--- Begin Material shown ---
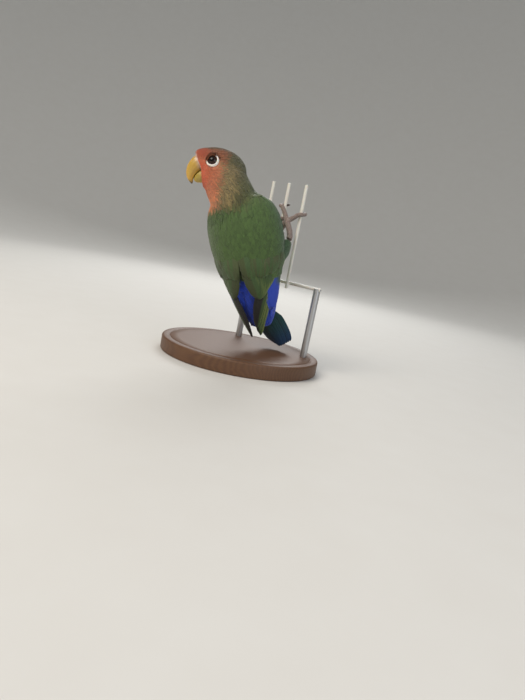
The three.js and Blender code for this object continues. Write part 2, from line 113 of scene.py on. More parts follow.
def makeCamera():
    data = bpy.data.cameras.new("photoView")
    data.sensor_width = camera["sensor"]
    data.sensor_fit = "AUTO"
    data.lens = camera["focalPixels"] / max(camera["imageSize"]) * camera["sensor"]
    data.clip_start = 0.01
    view = bpy.data.objects.new("photoView", data)
    bpy.context.scene.collection.objects.link(view)
    columns = [Vector(camera["rightward"]), -Vector(camera["downward"]), -Vector(camera["forward"])]
    turn = Matrix([[columns[c].normalized()[r] for c in range(3)] for r in range(3)])
    place = Matrix.Translation(Vector(camera["place"]) / 1000)
    view.matrix_world = place @ turn.to_4x4()
    bpy.context.scene.camera = view


makeCamera()
print("camera set")

# The bird's own frames, as the solids have them: millimetres and degrees
pose = {
    "bodyAt": (5.4, 2.4, 44.3),
    "leanBack": 20.6,
    "leanLeft": 9.2,
    "turn": 17,
    "tailBend": 18,
    "tailSwing": 11,
    "headAt": (-21.6, -32.7, 129.2),
    "headTurn": 129,
}
bodyFrame = (
    Matrix.Translation(pose["bodyAt"])
    @ Matrix.Rotation(-math.radians(pose["leanLeft"]), 4, "Y")
    @ Matrix.Rotation(math.radians(pose["leanBack"]), 4, "X")
    @ Matrix.Rotation(math.radians(pose["turn"]), 4, "Z")
)
tailFrame = (
    bodyFrame
    @ Matrix.Rotation(math.radians(pose["tailBend"]), 4, "X")
    @ Matrix.Rotation(-math.radians(pose["tailSwing"]), 4, "Y")
)
headFrame = Matrix.Translation(pose["headAt"]) @ Matrix.Rotation(math.radians(pose["headTurn"]), 4, "Z")
eyeAt = (9.5, 2.8, 0.4)

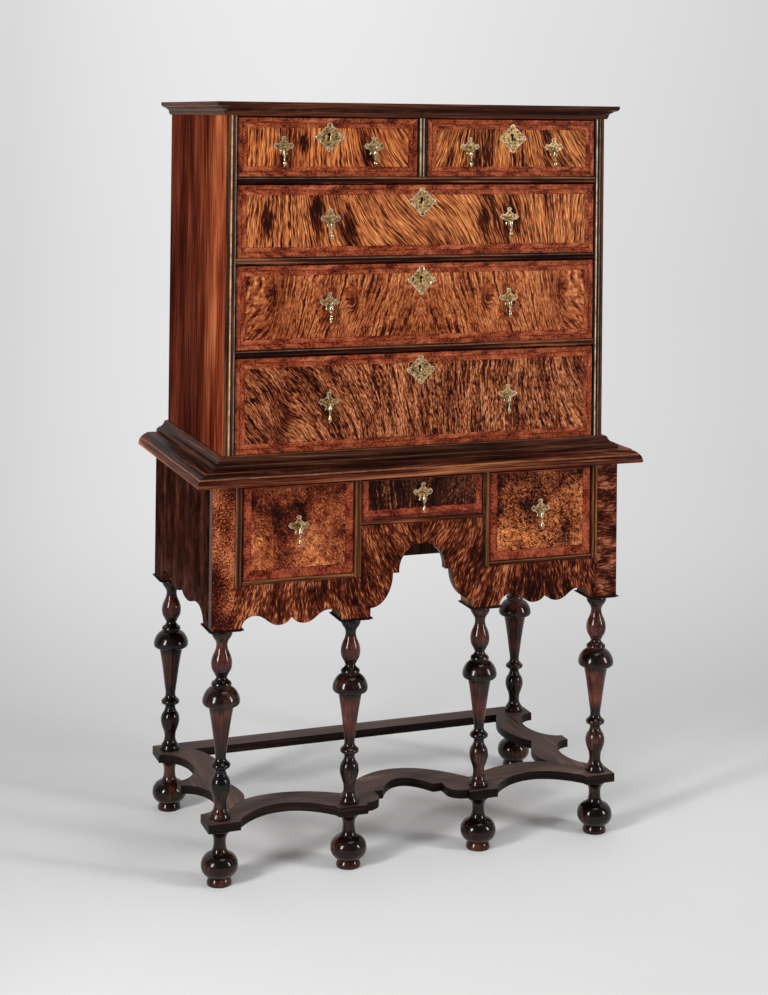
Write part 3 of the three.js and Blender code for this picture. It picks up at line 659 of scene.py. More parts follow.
def figured_veneer(
    name, places, slopes, tones, seed, marks=(), shade=(), mirrored=False,
    wander=0.02, cover=0, depth=0.5, specks=0.3, length=1,
):
    """Veneer whose dark streaks lean by a slope that changes from left to right."""
    paint = Paint(name, specular=0.06)
    sideways, up, half, _ = from_middle(paint, places)
    across, flow = leaning(paint, sideways, up, half, slopes, mirrored)
    flow = flow + paint.sway(across * 7, up * 9, seed, 2) * wander
    flow = flow + paint.sway(across * 60, up * 45, seed + 5, 2) * (wander * 0.35)
    flow, gloom = marked(paint, flow, across, up, marks)
    run = up / length
    broad = paint.noise(flow * 16, run * 4, seed + 1, 1)
    streaks = paint.noise(flow * 60, run * 6, seed + 2, 2, 0.6)
    threads = paint.noise(flow * 150, run * 11, seed + 3, 1, 0.6)
    flecks = paint.noise(flow * 230, run * 34, seed + 4, 1)
    clusters = broad * 0.25 + streaks * 0.3 + threads * 0.45 + flecks * 0.3 - 0.15 + gloom * 0.2
    dark = clusters.share(0.54 - cover, 0.58 - cover)
    pores = (paint.noise(flow * 240, run * 60, seed + 6, 1) + broad * 0.25 - 0.125).share(0.56, 0.61)
    grit = paint.noise(flow * 430, run * 150, seed + 7, 1)
    value = (threads - 0.5) * 2.3 + (flecks - 0.5) * 1.3 + (streaks - 0.5) * 1 + (grit - 0.5) * 1.2 + 0.66
    value = value - dark * depth - pores * specks
    for low, high, amount in shade:
        value = value + sideways.share(low * MM, high * MM) * amount
    return veneer(paint, value, tones)


def burl_veneer(name, places, tones, seed, curls=0.4):
    """Veneer with fine black specks and curls, and large dark blotches over a mottled ground."""
    paint = Paint(name, specular=0.06)
    across, up, _, half = from_middle(paint, places)
    swirl = paint.sway(across * 30, up * 30, seed, 2) * 0.03
    warped, raised = across + swirl, up - swirl
    mottle = paint.sway(warped * 80, raised * 75, seed + 1, 2, 0.65)
    clouds = paint.sway(across * 14, up * 14, seed + 2, 2)
    grit = paint.noise(warped * 230, raised * 210, seed + 3, 1)
    curl = abs(paint.sway(warped * 110, raised * 110, seed + 4, 1))
    height = up.share(-half, half)
    specks = (grit + clouds * 0.45 + mottle * 0.4 + height * 0.05).share(0.48, 0.54)
    blots = (mottle + clouds * 1.2 + height * 0.1).share(0.16, 0.28)
    value = mottle * 1.9 + (grit - 0.5) * 1.9 + 0.84 - specks * 0.58 - blots * 0.35 - height * 0.12
    return veneer(paint, value - curl.share(0.045, 0.01) * curls, tones)


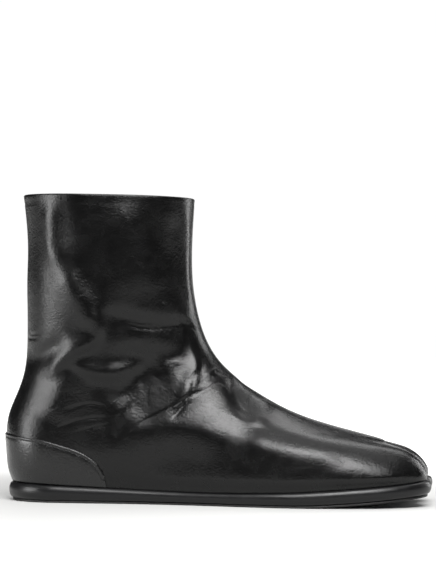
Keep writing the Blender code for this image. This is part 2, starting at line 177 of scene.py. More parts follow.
# The counter leather's relief: distance from its top edge, thickness over the upper
COUNTER_RELIEF = (
    (0.00 * MM, 0.10 * MM), (0.15 * MM, 0.48 * MM), (0.45 * MM, 0.78 * MM), (0.90 * MM, 0.90 * MM),
    (1.35 * MM, 0.84 * MM), (1.75 * MM, 0.64 * MM), (2.10 * MM, 0.56 * MM), (2.50 * MM, 0.66 * MM),
    (3.10 * MM, 0.80 * MM), (4.20 * MM, 0.86 * MM), (9.00 * MM, 0.84 * MM),
)
STITCH_LINE = 2.1 * MM
STITCH_SPACING = 2.5 * MM
STITCH_LENGTH = 1.8 * MM
STITCH_RADIUS = 0.22 * MM
STITCH_RISE = 0.56 * MM

# Mesh density of the fine surfaces: columns of each side's stretches, and rings from feather to collar
HEEL_COLUMNS = 32
SIDE_COLUMNS = 84
TOE_OUTER_COLUMNS = 28
TOE_INNER_COLUMNS = 10
SPLIT_COLUMNS = 14
TOE_COLUMNS = TOE_OUTER_COLUMNS + TOE_INNER_COLUMNS + SPLIT_COLUMNS
HALF_COLUMNS = HEEL_COLUMNS + SIDE_COLUMNS + TOE_COLUMNS
UPPER_RINGS = 230
LINING_STEP = 2

LATERAL = -1
MEDIAL = 1

# Broad folds of the leather. height is out of (+) or into (-) the surface, left and right are the widths
# to each side of the path, all in millimetres. The path's points are thousandths of SOLE_LENGTH from the
# boot's middle, and of COLLAR_HEIGHT.
PATH_SCALE = 1000
FOLD_COLUMNS = ("name", "height", "left", "right", "path")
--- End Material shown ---
__Written task__. Produce the lines from the top of the listing through the "eyeAt = (9.5, 2.8, 0.4)" line exactly as they appear, with no additional output.

__Task solution__.
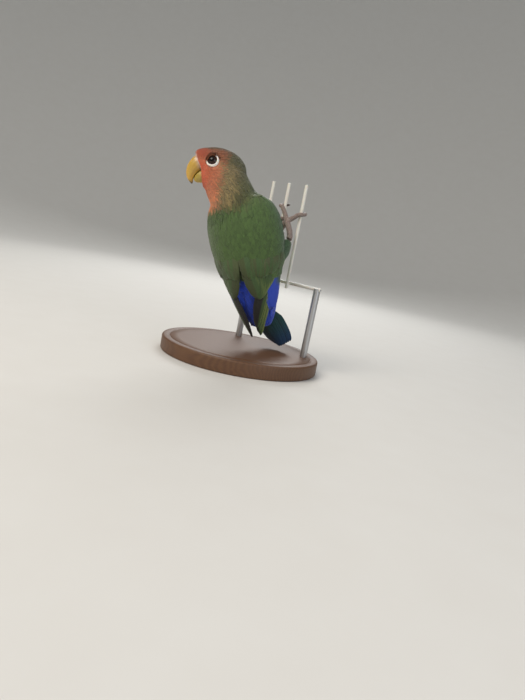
The three.js and Blender code for this object continues. Write part 2, from line 113 of scene.py on. More parts follow.
def makeCamera():
    data = bpy.data.cameras.new("photoView")
    data.sensor_width = camera["sensor"]
    data.sensor_fit = "AUTO"
    data.lens = camera["focalPixels"] / max(camera["imageSize"]) * camera["sensor"]
    data.clip_start = 0.01
    view = bpy.data.objects.new("photoView", data)
    bpy.context.scene.collection.objects.link(view)
    columns = [Vector(camera["rightward"]), -Vector(camera["downward"]), -Vector(camera["forward"])]
    turn = Matrix([[columns[c].normalized()[r] for c in range(3)] for r in range(3)])
    place = Matrix.Translation(Vector(camera["place"]) / 1000)
    view.matrix_world = place @ turn.to_4x4()
    bpy.context.scene.camera = view


makeCamera()
print("camera set")

# The bird's own frames, as the solids have them: millimetres and degrees
pose = {
    "bodyAt": (5.4, 2.4, 44.3),
    "leanBack": 20.6,
    "leanLeft": 9.2,
    "turn": 17,
    "tailBend": 18,
    "tailSwing": 11,
    "headAt": (-21.6, -32.7, 129.2),
    "headTurn": 129,
}
bodyFrame = (
    Matrix.Translation(pose["bodyAt"])
    @ Matrix.Rotation(-math.radians(pose["leanLeft"]), 4, "Y")
    @ Matrix.Rotation(math.radians(pose["leanBack"]), 4, "X")
    @ Matrix.Rotation(math.radians(pose["turn"]), 4, "Z")
)
tailFrame = (
    bodyFrame
    @ Matrix.Rotation(math.radians(pose["tailBend"]), 4, "X")
    @ Matrix.Rotation(-math.radians(pose["tailSwing"]), 4, "Y")
)
headFrame = Matrix.Translation(pose["headAt"]) @ Matrix.Rotation(math.radians(pose["headTurn"]), 4, "Z")
eyeAt = (9.5, 2.8, 0.4)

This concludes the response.